> Task to carry out
Set out every line bearing the string "Vector".

#### Supplied material ####

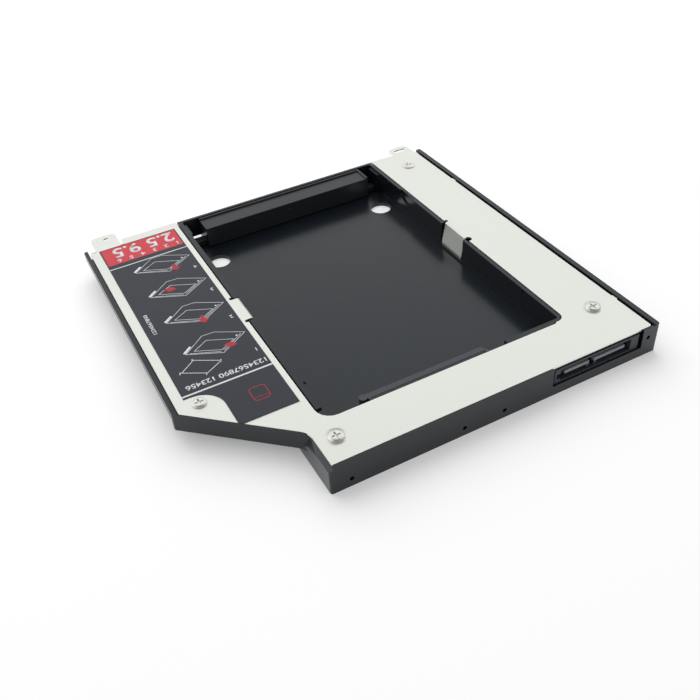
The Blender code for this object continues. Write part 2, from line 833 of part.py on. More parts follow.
def build_retainer():
    """The lift-out retainer: a bar hollow from below, with an L-shaped rim and low arms at its ends."""
    left = bay_left + retainer_left_room
    right = bay_right - retainer_right_room
    near, far, bottom, top = retainer_near, retainer_far, retainer_bottom, retainer_top
    face = top - retainer_rim_height
    retainer = solid("drive_retainer", [block(left, right, near, far, bottom, top)], black_plastic)
    cut(retainer, "top_face", [
        block(left - overshoot, right - retainer_rim, near - overshoot, far - retainer_rim, face,
              top + overshoot),
    ])
    pitch = (right - left - retainer_wall) / retainer_cells
    cells = []
    for index in range(retainer_cells):
        start = left + retainer_wall + index * pitch
        cells.append(block(start, start + pitch - retainer_wall, near + retainer_wall, far - retainer_wall,
                           bottom - overshoot, face - retainer_wall))
    cut(retainer, "cells", cells)
    arm_near = near + arm_setback
    reach = guide_thickness + slide_gap
    join(retainer, "arms", [
        block(bay_left + reach, left + retainer_wall / 2, arm_near, arm_near + arm_width, bottom,
              bottom + arm_height),
        block(right - retainer_wall / 2, bay_right - reach, arm_near, arm_near + arm_width, bottom,
              bottom + arm_height),
    ])
    join(retainer, "bump", [
        (circle((left + right) / 2, bottom + bump_level, bump_diameter, 12), near - bump_height,
         near + retainer_wall / 2, "XZY"),
    ])
    return retainer


def build_board():
    """The adapter board, shaped to its pocket, with holes for the locating pegs."""
    left = bay_left + board_left_room
    right = side - board_right_room - seat_gap
    near, far = wall + seat_gap, cross_wall - seat_gap
    step_x, step_y = board_step_x - seat_gap, board_step - seat_gap
    radius = corner_radius
    board = solid("adapter_board", [(outline([
        (left, near, radius), (right, near, radius), (right, step_y, radius), (step_x, step_y),
        (step_x, far, radius), (left, far, radius),
    ], 3), board_level, board_top)], board_green)
    cut(board, "peg_holes", [(circle(x, y, peg_diameter + peg_hole_room, 14), board_level - overshoot,
                              board_top + overshoot) for x, y in pegs])
    return board


def contact_row(prefix, count, first_x, pitch, bottom, near, far):
    """A row of contact strips, each its own piece."""
    half = contact_width / 2
    for index in range(count):
        x = first_x + index * pitch
        strip = block(x - half, x + half, near, far, bottom, bottom + contact_thickness)
        solid(f"{prefix}_{index + 1:02d}", [strip], gold_plate)


def build_host_connector():
    """The slim host plug: a shroud with two keyed tongues side by side."""
    near, far = host_setback, host_setback + host_length
    back = near + host_socket_depth
    bottom = board_top + contact_gap
    top = bottom + host_height
    shroud = solid("host_connector", [block(host_left, host_right, near, far, bottom, top)], grey_nylon)
    socket_left, socket_right = host_left + host_left_cheek, host_right - host_right_cheek
    cut(shroud, "socket", [
        block(socket_left, socket_right, near - overshoot, back, bottom + host_wall, top - host_wall),
    ])
    middle = (bottom + top) / 2
    cut(shroud, "cheek_slot", [
        block(host_left + host_wall, socket_left + host_wall / 2, near - overshoot, back - host_wall,
              middle - host_cheek_slot, middle + host_cheek_slot / 2),
    ])
    level = bottom + tongue_level
    tongue_top = level + tongue_thickness
    front, root = near + tongue_setback, back + host_wall
    power_left = socket_left + tongue_left_gap
    power_right = power_left + (host_power_count - 1) * contact_pitch + 2 * power_margin + key_width
    data_right = socket_right - tongue_right_gap
    data_left = data_right - (host_data_count - 1) * contact_pitch - 2 * data_margin - key_width
    join(shroud, "tongues", [
        block(power_left, power_right, front, root, level, tongue_top),
        block(data_left, data_right, front, root, level, tongue_top),
    ])
    key = (front, root, level - key_height, level + tongue_thickness / 2)
    join(shroud, "keys", [
        block(power_right - key_width, power_right, *key),
        block(data_left, data_left + key_width, *key),
    ])
    strip_bottom = level - contact_gap - contact_thickness
    strips = (strip_bottom, front + contact_gap * 4, back - contact_gap)
    contact_row("host_power_contact", host_power_count, power_left + power_margin, contact_pitch, *strips)
    contact_row("host_data_contact", host_data_count, data_left + key_width + data_margin, contact_pitch,
                *strips)
    return shroud


def build_drive_connector():
    """The drive socket: a housing on the board whose nose reaches into the bay."""
    near = nose_front - plug_length
    bottom = board_top + contact_gap
    top = bottom + plug_height
    nose_back = nose_front - nose_length
    profile = [
        (near, bottom), (nose_front, bottom), (nose_front, top - nose_drop * 2),
        (nose_front - nose_drop, top - nose_drop),
        (nose_back, top - nose_drop), (nose_back - nose_drop, top), (near, top),
    ]
    housing = solid("drive_connector", [(profile, nose_left, nose_right, "YZX")], grey_nylon)
    cut(housing, "end_bevel", [
        ([(nose_right - nose_drop * 2, nose_front + overshoot), (nose_right - nose_drop * 2, nose_front),
          (nose_right, nose_back), (nose_right + overshoot, nose_back),
          (nose_right + overshoot, nose_front + overshoot)],
         bottom - overshoot, top + overshoot),
    ])
    middle = (bottom + top - nose_drop) / 2
    slot_bottom, slot_top = middle - slot_height / 2, middle + slot_height / 2
    slot_back = nose_front - slot_depth
    power_width = (drive_power_count - 1) * contact_pitch + 2 * contact_pitch
    data_width = (drive_data_count - 1) * contact_pitch + 2 * contact_pitch
    power_left = nose_left + slot_end_margin
    data_left = power_left + power_width + slot_divider
    ends = (slot_back, nose_front + overshoot)
    cut(housing, "slots", [
        block(power_left, power_left + power_width, *ends, slot_bottom, slot_top),
        block(data_left, data_left + data_width, *ends, slot_bottom, slot_top),
    ])
    cut(housing, "key_ways", [
        block(power_left, power_left + key_width, *ends, slot_bottom - slot_key_height, middle),
        block(data_left + data_width - key_width, data_left + data_width, *ends,
              slot_bottom - slot_key_height, middle),
    ])
    radius = post_diameter / 2
    join(housing, "guide_post", [
        (circle(nose_left - radius + post_overlap, nose_front - radius, post_diameter, 14), bottom,
         top - nose_drop),
    ])
    join(housing, "post_neck", [
        block(nose_left - radius, nose_left + radius, near + radius, nose_front - radius, bottom, middle),
    ])
    strip_bottom = slot_top - contact_gap - contact_thickness
    strips = (strip_bottom, slot_back + contact_gap, nose_front - nose_drop * 2)
    contact_row("drive_power_contact", drive_power_count, power_left + contact_pitch, contact_pitch, *strips)
    contact_row("drive_data_contact", drive_data_count, data_left + contact_pitch, contact_pitch, *strips)
    return housing


def build_capacitors():
    """Small ceramic capacitors on the board, in front of the drive socket."""
    near = wall + seat_gap + capacitor_width
    bottom = board_top + contact_gap
    for index in range(3):
        x = nose_left + (index + 0.5) * capacitor_pitch
        solid(f"board_capacitor_{index + 1}", [
            block(x, x + capacitor_length, near, near + capacitor_width, bottom, bottom + capacitor_height),
        ], ceramic)


build_frame()
build_cover_plate()
build_label()
for screw in screws:
    build_screw(*screw)
build_retainer()
build_board()
build_host_connector()
build_drive_connector()
build_capacitors()
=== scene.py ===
"""Dressed model of a slim optical-bay drive caddy on a pale floor.

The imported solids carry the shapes. This script gives them their finishes, rounds the retainer's
edges, steps the drive socket's lip, draws the label's print and sets the floor, the light and the
camera. The frame's edges stay all but sharp.
"""

import math

import bmesh
import bpy
from mathutils import Matrix, Vector


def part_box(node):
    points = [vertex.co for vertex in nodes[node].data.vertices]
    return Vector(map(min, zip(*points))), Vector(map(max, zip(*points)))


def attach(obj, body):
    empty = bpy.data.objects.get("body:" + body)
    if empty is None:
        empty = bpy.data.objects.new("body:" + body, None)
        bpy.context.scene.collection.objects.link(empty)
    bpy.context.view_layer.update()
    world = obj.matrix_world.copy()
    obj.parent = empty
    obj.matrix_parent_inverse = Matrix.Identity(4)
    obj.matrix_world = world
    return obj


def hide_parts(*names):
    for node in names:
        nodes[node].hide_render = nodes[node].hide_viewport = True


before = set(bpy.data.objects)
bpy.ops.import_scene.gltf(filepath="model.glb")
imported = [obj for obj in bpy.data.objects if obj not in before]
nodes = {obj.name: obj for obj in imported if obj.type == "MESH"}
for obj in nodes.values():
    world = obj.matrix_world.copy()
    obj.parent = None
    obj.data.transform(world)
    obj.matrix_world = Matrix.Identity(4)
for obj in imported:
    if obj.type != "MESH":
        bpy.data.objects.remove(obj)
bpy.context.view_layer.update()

MM = 0.001

# Rounded edges of the retainer. On the frame the overlap clamp leaves faces only 0.0013 mm wide
edge_round = 0.00012
edge_segments = 2
edge_angle = math.radians(40)

# Ejector-pin marks in the finish of the frame's underside, too faint to be seen in a picture
ejector_level = 0.1 * MM
ejector_radius = 2.2 * MM
ejector_columns = (-0.024, 0.006, 0.036)
ejector_rows = (-0.040, 0.002, 0.040)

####

> Answer
from mathutils import Matrix, Vector
    return Vector(map(min, zip(*points))), Vector(map(max, zip(*points)))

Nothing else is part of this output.